Pasal yang diangkat Taiwan lain lagi. Negeri Formosa, pasar ekspor ke-6 terbesar itu, menolak daging AS akibat penggunaan zat perangsang pertumbuhan ractopamine dalam produksi ternak potong. Penggunaan zat ini menghasilkan daging lebih empuk. Dalam kasus ini, Taiwan sama sekali tidak mau menenggang dan siap beradu argumen dengan AS.

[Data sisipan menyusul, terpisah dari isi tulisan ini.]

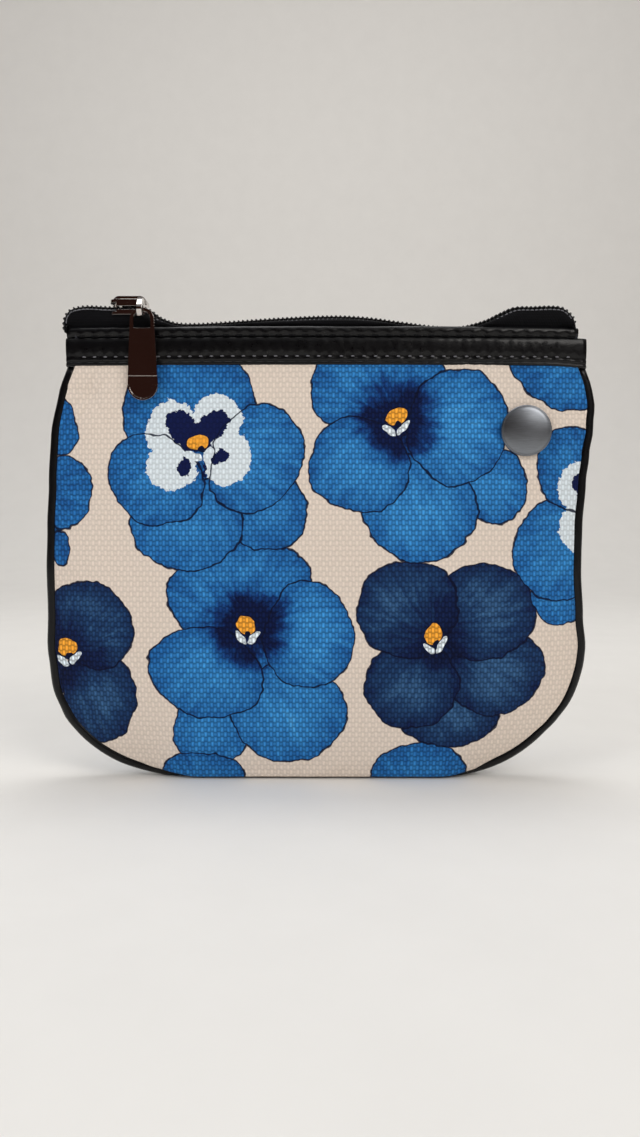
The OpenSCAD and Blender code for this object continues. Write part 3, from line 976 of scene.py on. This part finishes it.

Dalam semangat yang sama, kita layak mengapresiasi pernyataan Atase Perdagangan kita di Washington DC saat menanggapi protes peternak sapi AS pascapenolakan Indonesia terhadap daging sapi dari Negeri Paman Sam, terkait kasus sapi gila. Atase perdagangan kita, Ni Made Ayu Marthini menegaskan,” The government of Indonesia’s aim is not to restrict imports, but to ensure that all imported goods are safe for consumption by consumers and safe for the environment.”
Jadi, haruskah kita mengejar konsumsi steak 400 gr, atau tetap setia pada irisan-irisan kecil daging dalam semangkuk soto sapi? Membiarkan konsumsi daging sapi tumbuh alami sesuai kemampuan pasokan dalam negeri atau mengundang daging sarat rekayasa kimia dari luar -dengan segala risiko bahayanya? Mari kita renungkan dan kaji bersama.